What I've learned from a lifetime of going to films based on comic book characters is that if you're going to make your movie work it had better be either funny or ironic. After all, you're not starting with a human being, are you? No; you're starting with a comic book. And we're not talking about Art Spiegelman's "Maus," either. Comic book heroes and heroines are unrealistic by definition, and any attempt to make them believable is bound to end in sorrow.
"Batman Begins" is unfortunately a comic book film that tries to have it all and succeeds at nothing. It begins with the standard opening that most of us can probably recite by heart: Young Bruce Wayne watches his parents being shot to death during a mugging that went wrong. The city is evidently in the hands of slimy evildoers, and as Bruce grows up to be played by Christian Bale he vows to restore Gotham City to its rightful place as a moral center. He goes on a quest - in this case meeting Liam Neeson who tells him that enlightenment can be found by carrying a blue flower to the top of the highest mountain. Ooh, it's hard, but he does it and returns seven years later to find - well, what does he find? He finds that the city is in the hands of slimy evildoers.

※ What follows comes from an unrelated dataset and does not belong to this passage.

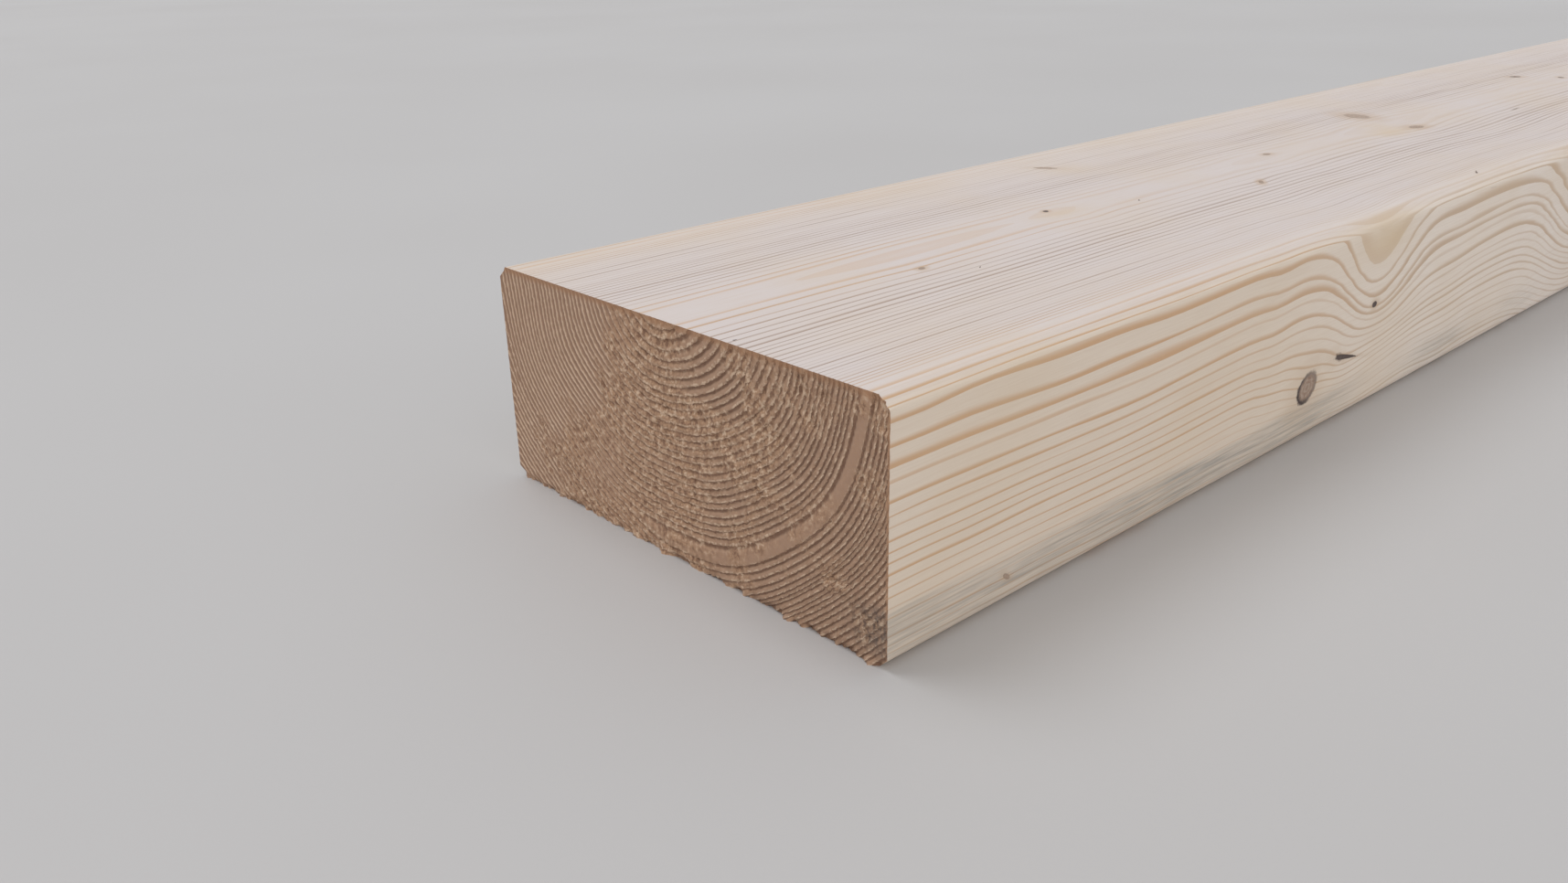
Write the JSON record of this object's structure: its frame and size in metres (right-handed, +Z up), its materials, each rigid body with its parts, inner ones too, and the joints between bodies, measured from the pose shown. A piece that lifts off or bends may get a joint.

Let me spare you the hour of exposition that ensues as Bruce, gradually acquiring the gear and appurtenances of Batman, and with the help of faithful retainer Michael Caine and brilliant inventor Morgan Freeman, uncovers layer upon layer of evil. Only Katie Holmes, as an incorruptible Assistant D.A., and Gary Oldman, as an incorruptible cop, stand between Gotham City and total anarchy.
Is this funny so far? Unfortunately, "Batman Begins" takes itself so seriously that there's not even one intentional moment of wit in the entire film. Perhaps we shouldn't be surprised: it was directed by Christopher Nolan, who made his bones by directing "Memento," the backwards-reeling mystery that ended up as no mystery at all; and the strange Midsummer-night Al Pacino venture called "Insomnia." No jokes there either. So here in "Batman Begins" we are apparently supposed to take the story seriously. But why, we ask, are we supposed to do that? It's a comic book, dude, and it's about a superhero. So if it's not going to be a fantasy that we can relate to, something that touches our hidden child, why in the world should we believe in it?
As I watched the multiplicity of explosions, the Batmobile car chase - which looked very much like the white Bronco chase of O.J. Simpson - I consoled myself with memories of the one really worthwhile Batman film, the one called "Batman," with Michael Keaton as our twin heroes Bruce Wayne and Batman, and Jack Nicholson as the Joker. That at least was funny.